## GIVEN INFORMATION
########################################
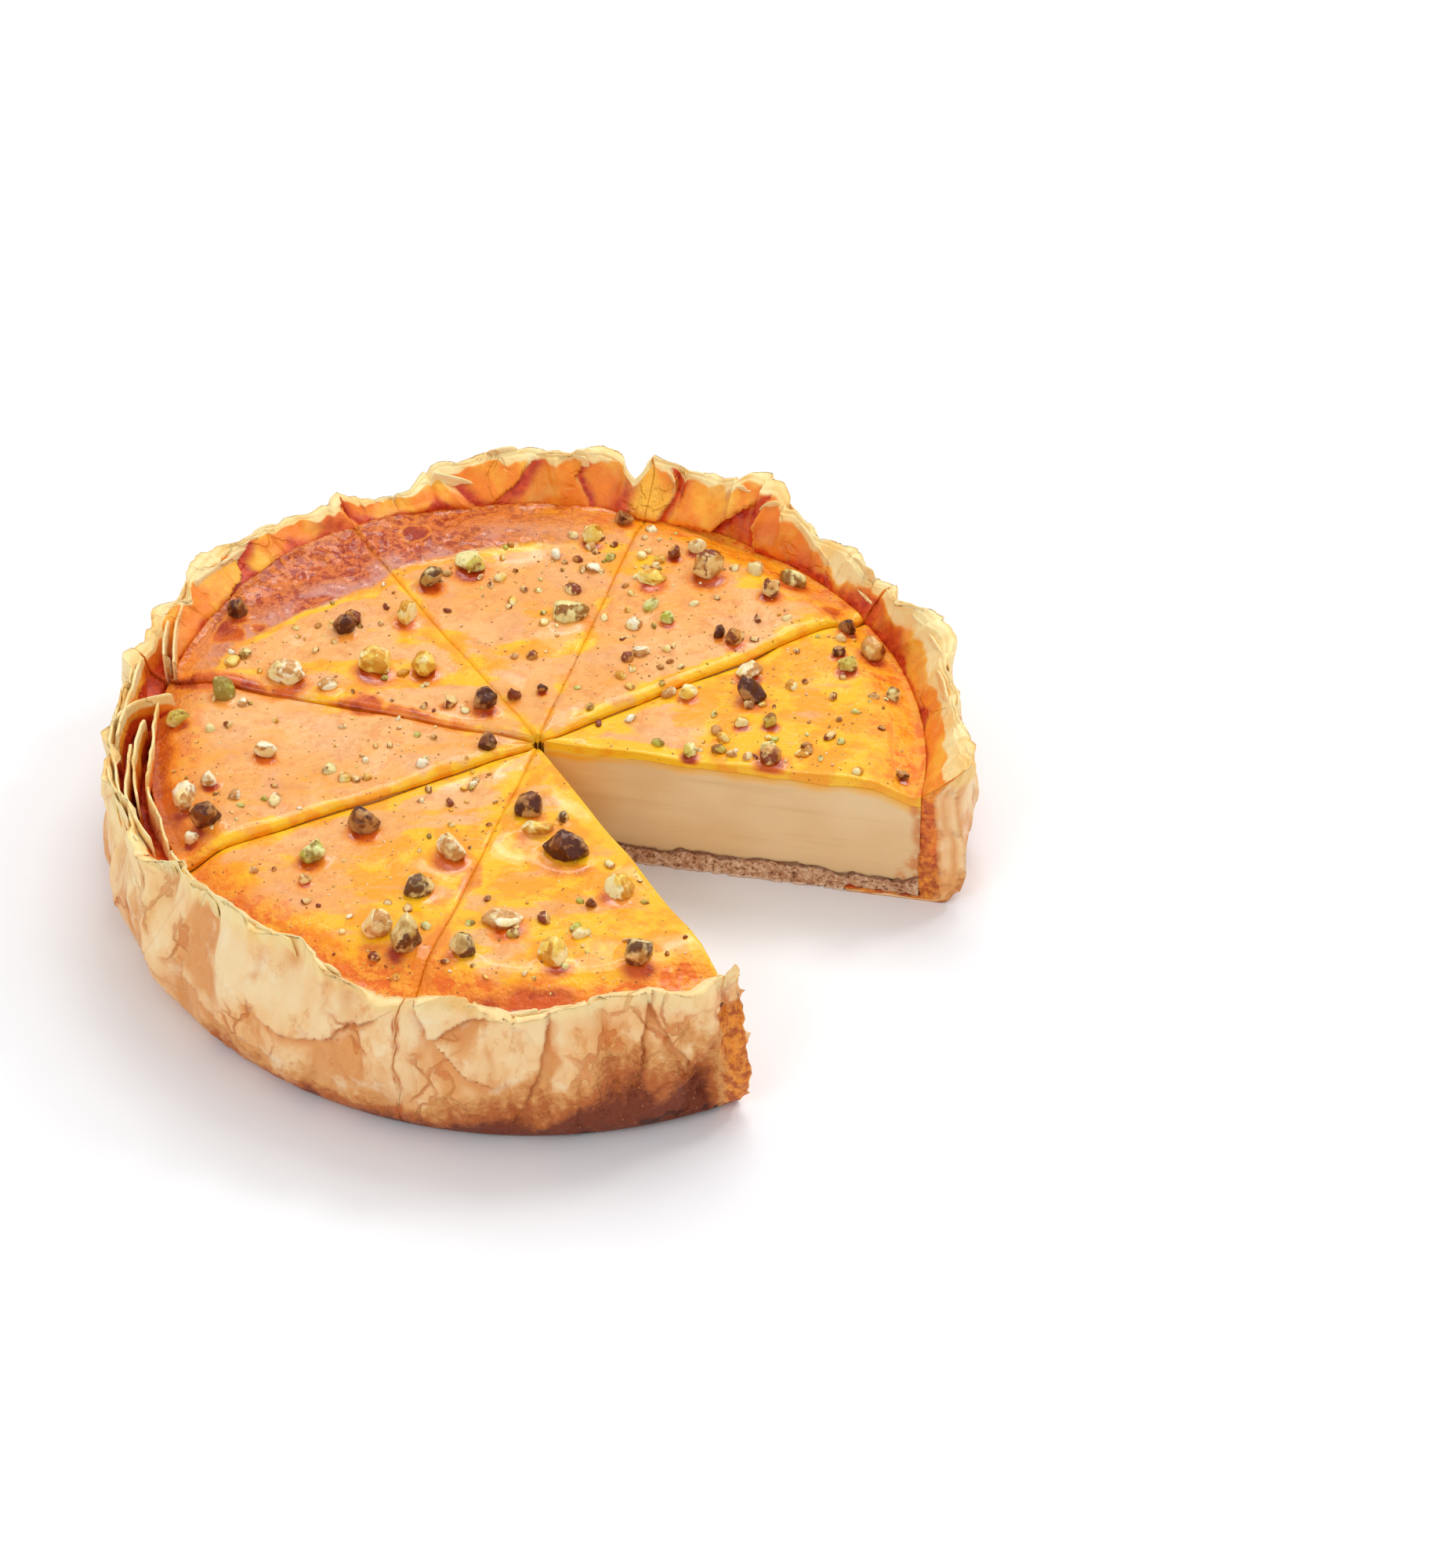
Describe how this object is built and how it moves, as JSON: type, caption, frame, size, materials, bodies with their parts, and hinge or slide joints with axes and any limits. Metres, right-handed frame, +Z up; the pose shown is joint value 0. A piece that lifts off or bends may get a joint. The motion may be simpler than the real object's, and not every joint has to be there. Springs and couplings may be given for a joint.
{
  "type": "baked cheesecake",
  "caption": "Round baked cheesecake in a flaky pastry case, glazed and dotted with pistachios, cut into slices with a wedge taken out.",
  "frame": {"origin": "middle of the cake's round underside, where the cuts would meet on the surface it stands on", "axes": "+Z up through the cake's axis; -Y towards the front, with the missing slice between the -Y and +X sides"},
  "size_m": [0.2706, 0.2711, 0.0618],
  "materials": {
    "pastry": "flaky baked pastry, pale cream to amber brown, satin where buttered",
    "crumb": "rough pressed biscuit crumb, matt",
    "filling": "smooth baked cream cheese, matt, with drag marks of the knife",
    "glaze": "wet amber glaze over a baked top, with chopped pistachios set in it"
  },
  "bodies": {
    "root": {"pastry_1": "pastry", "crumb_1": "crumb", "filling_1": "filling", "glaze_1": "glaze", "pastry_2": "pastry", "crumb_2": "crumb", "filling_2": "filling", "glaze_2": "glaze", "pastry_3": "pastry", "crumb_3": "crumb", "filling_3": "filling", "glaze_3": "glaze", "pastry_4": "pastry", "crumb_4": "crumb", "filling_4": "filling", "glaze_4": "glaze", "pastry_5": "pastry", "crumb_5": "crumb", "filling_5": "filling", "glaze_5": "glaze", "pastry_6": "pastry", "crumb_6": "crumb", "filling_6": "filling", "glaze_6": "glaze", "pastry_7": "pastry", "crumb_7": "crumb", "filling_7": "filling", "glaze_7": "glaze"}
  },
  "joints": []
}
########################################
Write out the data again, exactly and in full.

## OUTPUT BELOW
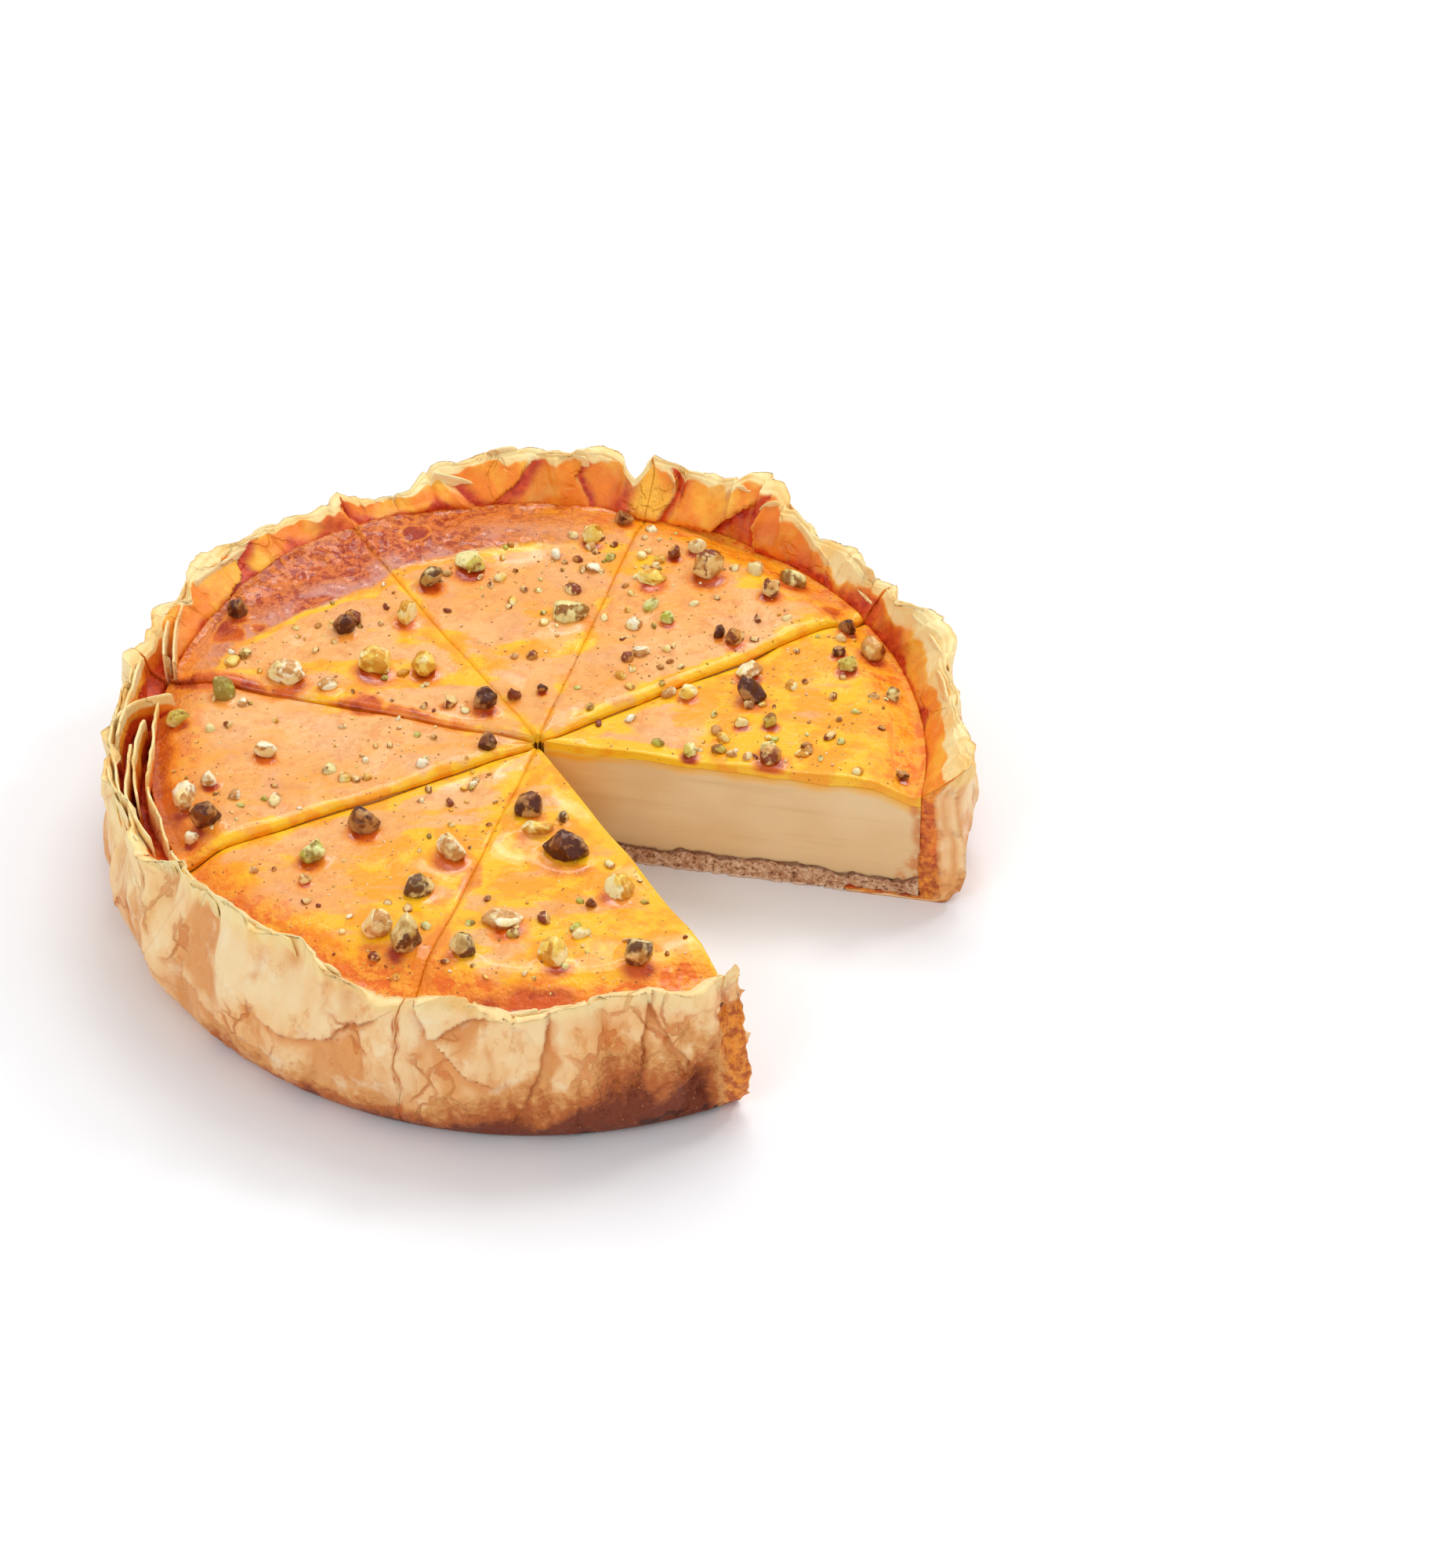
Describe how this object is built and how it moves, as JSON: type, caption, frame, size, materials, bodies with their parts, and hinge or slide joints with axes and any limits. Metres, right-handed frame, +Z up; the pose shown is joint value 0. A piece that lifts off or bends may get a joint. The motion may be simpler than the real object's, and not every joint has to be there. Springs and couplings may be given for a joint.
{
  "type": "baked cheesecake",
  "caption": "Round baked cheesecake in a flaky pastry case, glazed and dotted with pistachios, cut into slices with a wedge taken out.",
  "frame": {"origin": "middle of the cake's round underside, where the cuts would meet on the surface it stands on", "axes": "+Z up through the cake's axis; -Y towards the front, with the missing slice between the -Y and +X sides"},
  "size_m": [0.2706, 0.2711, 0.0618],
  "materials": {
    "pastry": "flaky baked pastry, pale cream to amber brown, satin where buttered",
    "crumb": "rough pressed biscuit crumb, matt",
    "filling": "smooth baked cream cheese, matt, with drag marks of the knife",
    "glaze": "wet amber glaze over a baked top, with chopped pistachios set in it"
  },
  "bodies": {
    "root": {"pastry_1": "pastry", "crumb_1": "crumb", "filling_1": "filling", "glaze_1": "glaze", "pastry_2": "pastry", "crumb_2": "crumb", "filling_2": "filling", "glaze_2": "glaze", "pastry_3": "pastry", "crumb_3": "crumb", "filling_3": "filling", "glaze_3": "glaze", "pastry_4": "pastry", "crumb_4": "crumb", "filling_4": "filling", "glaze_4": "glaze", "pastry_5": "pastry", "crumb_5": "crumb", "filling_5": "filling", "glaze_5": "glaze", "pastry_6": "pastry", "crumb_6": "crumb", "filling_6": "filling", "glaze_6": "glaze", "pastry_7": "pastry", "crumb_7": "crumb", "filling_7": "filling", "glaze_7": "glaze"}
  },
  "joints": []
}